I should point out that the size output is in bytes. We can also use %k to make that kilobytes.

The logic to this command is straight forward(ish). We are using the find command to search a path. Then we are telling it to print out some information along with the results. We also use sort here again to list the result in reverse (largest to smallest) order. And finally, we want only the top ten listed.

On most systems, you may only need to suppress the '/proc' directory, though. For that you could create a nice little alias to call on whenever you wish to hunt down any large files on the system.

Here's what I use for that.

alias search="find . -not \( -path /proc -prune \) -printf '%s %p\n'| sort -nr | head -10"

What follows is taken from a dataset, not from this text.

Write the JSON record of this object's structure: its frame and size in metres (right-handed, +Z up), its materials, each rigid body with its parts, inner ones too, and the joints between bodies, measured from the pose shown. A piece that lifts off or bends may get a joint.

This means I can simply type search from any directory and I will immediately list the top 10 largest files in that folder.

[root@virtualbox ~]# alias search="find . -not \( -path /proc -prune \) -printf '%s %p\n'| sort -nr | head -10"
[root@virtualbox ~]# search
453248 ./.cache/mirrorstatus.json
90233 ./.config/vlc/vlcrc
76033 ./.local/share/fish/generated_completions/mpv.fish
61544 ./.local/share/fish/generated_completions
33234 ./.local/share/fish/generated_completions/gpg.fish
27604 ./.local/share/fish/generated_completions/openvpn.fish
26650 ./.config/falkon/profiles/garuda/browsedata.db
25846 ./.local/share/fish/generated_completions/curl.fish
19364 ./.local/share/fish/generated_completions/yad.fish
18557 ./.local/share/fish/generated_completions/qmicli.fish

Notice that I am still excluding the '/proc' directory and can search anywhere on the system without raising an error.

One final thing to note is that, given how we implemented the search alias, it will not be available once the system is rebooted. I will leave you with the task of researching how to make it permanent should you choose to do so.

Well, that's me done. I hope you find this helpful.